The song and dance number at the end – ‘There’s Always a Twist’ – surprised me at first, as it played no part in the defeat of Maestro, appearing to be an unnecessary, self-indulgent add-on. But… if you consider Maestro and the Doctor’s winks to camera, the Abbey Road zebra crossing lighting up as they and Ruby danced across it, and the presence of Shirley Ballas and Johannes Radebe from Strictly Come Dancing (2004-2024) – who I’m pretty sure weren’t around in 1963 – there might be something else going on.
With the TARDIS duo up against beings who can alter reality, perhaps they never left the Toymaker’s domain? I think RTD may be playing a long game here, and it’s easy to see the song’s title having a double meaning that could pay off down the line.
If not, it’s RTD and the cast having fun because they can. Watching Beatles producer George Martin (Ed White) doing the twist was hilariously life affirming.

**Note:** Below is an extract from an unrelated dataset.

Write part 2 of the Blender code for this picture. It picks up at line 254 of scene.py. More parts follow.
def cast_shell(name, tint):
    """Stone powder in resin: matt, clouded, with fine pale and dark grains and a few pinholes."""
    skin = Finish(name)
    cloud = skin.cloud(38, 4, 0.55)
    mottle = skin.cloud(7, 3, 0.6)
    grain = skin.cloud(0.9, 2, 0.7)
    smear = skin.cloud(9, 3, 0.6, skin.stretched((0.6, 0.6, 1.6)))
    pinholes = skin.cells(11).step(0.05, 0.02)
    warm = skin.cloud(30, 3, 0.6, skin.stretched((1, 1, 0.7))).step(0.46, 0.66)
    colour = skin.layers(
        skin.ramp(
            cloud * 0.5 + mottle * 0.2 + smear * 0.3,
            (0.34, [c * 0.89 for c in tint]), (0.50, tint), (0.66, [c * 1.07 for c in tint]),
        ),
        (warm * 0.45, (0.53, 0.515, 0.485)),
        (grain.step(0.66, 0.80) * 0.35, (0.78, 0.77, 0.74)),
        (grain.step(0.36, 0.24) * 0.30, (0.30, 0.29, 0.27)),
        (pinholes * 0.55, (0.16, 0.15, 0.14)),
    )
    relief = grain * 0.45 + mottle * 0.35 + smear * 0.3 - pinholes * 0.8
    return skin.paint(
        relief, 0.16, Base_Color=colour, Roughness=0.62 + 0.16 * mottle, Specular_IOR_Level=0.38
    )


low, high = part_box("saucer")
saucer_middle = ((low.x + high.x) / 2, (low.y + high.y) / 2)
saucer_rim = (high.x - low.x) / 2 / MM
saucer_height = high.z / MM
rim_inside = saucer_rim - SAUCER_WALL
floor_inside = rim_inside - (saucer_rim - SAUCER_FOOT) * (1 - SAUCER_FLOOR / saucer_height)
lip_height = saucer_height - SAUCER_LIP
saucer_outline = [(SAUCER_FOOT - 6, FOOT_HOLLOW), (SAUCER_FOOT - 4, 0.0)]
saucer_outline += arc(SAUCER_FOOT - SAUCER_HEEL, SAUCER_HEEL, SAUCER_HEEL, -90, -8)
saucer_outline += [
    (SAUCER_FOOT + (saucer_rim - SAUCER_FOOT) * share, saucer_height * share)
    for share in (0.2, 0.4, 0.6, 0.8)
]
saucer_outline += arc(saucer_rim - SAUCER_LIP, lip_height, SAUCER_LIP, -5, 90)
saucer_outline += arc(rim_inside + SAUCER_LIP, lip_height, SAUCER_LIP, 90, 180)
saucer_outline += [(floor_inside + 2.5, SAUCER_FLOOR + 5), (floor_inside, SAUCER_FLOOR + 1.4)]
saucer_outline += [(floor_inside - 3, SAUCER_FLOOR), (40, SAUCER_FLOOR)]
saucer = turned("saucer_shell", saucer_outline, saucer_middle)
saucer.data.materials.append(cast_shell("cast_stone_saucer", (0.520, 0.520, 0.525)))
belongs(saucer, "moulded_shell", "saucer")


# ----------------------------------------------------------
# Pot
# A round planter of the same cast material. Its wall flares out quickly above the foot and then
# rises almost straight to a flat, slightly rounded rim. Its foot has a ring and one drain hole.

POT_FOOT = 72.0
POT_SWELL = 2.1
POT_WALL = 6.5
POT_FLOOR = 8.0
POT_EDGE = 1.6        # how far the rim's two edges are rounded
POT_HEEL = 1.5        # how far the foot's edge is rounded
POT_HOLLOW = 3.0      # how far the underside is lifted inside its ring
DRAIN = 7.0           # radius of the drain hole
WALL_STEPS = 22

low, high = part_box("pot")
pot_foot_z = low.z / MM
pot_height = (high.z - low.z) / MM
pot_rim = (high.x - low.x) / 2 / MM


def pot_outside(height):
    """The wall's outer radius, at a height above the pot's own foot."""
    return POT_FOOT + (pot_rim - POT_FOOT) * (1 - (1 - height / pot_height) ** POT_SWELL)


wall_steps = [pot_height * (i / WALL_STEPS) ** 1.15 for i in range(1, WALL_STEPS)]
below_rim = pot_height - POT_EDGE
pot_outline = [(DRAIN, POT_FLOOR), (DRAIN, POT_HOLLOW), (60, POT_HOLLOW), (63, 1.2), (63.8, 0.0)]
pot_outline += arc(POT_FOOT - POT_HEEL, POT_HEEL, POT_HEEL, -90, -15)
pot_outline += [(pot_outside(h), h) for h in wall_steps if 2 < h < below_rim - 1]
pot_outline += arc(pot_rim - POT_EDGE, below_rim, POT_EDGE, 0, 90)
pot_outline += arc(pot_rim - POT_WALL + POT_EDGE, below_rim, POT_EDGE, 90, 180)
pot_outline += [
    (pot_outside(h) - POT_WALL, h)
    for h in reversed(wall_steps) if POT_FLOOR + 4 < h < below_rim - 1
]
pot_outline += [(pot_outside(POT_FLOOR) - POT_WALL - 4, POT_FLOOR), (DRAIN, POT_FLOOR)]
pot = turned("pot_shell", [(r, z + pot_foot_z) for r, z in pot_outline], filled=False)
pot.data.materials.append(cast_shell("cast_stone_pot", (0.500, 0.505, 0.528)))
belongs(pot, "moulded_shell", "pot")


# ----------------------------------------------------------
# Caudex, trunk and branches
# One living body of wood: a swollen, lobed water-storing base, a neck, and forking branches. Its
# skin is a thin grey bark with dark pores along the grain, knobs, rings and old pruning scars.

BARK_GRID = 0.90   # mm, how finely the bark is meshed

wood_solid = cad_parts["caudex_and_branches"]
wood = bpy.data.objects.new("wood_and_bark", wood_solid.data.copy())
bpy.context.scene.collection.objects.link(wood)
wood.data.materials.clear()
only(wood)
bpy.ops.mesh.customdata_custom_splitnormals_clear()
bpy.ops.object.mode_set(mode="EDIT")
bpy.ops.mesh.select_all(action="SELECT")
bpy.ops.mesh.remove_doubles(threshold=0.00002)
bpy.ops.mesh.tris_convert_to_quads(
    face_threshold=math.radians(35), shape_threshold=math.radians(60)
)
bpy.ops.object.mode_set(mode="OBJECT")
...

With the rapid shifts in emotion in ‘Space Babies’ for Ncuti and Millie to play, the intention was clearly to show their acting range – variously happy, sad, terrified, introspective and surprised. The story succeeded on that score, but it was good to see their performances had calmed down in ‘The Devil’s Chord’. Ncuti, in particular, enjoyed some dramatic character development, terrified of a foe he couldn’t defeat and the price he’d already paid in confronting a similar entity. The Doctor being afraid is strikingly new, not to mention unsettling.
I do hope, though, that their character doesn’t settle into the default noughties Doctor-template of hyperactive geek. The were signs of it in both episodes, but it’s early days yet.
One miss, one hit, the intriguing mystery of “a
hidden song deep inside [Ruby’s] soul” and a Steven Moffat story waiting in the
wings. Doctor Who in 2024 is different, but reassuringly familiar.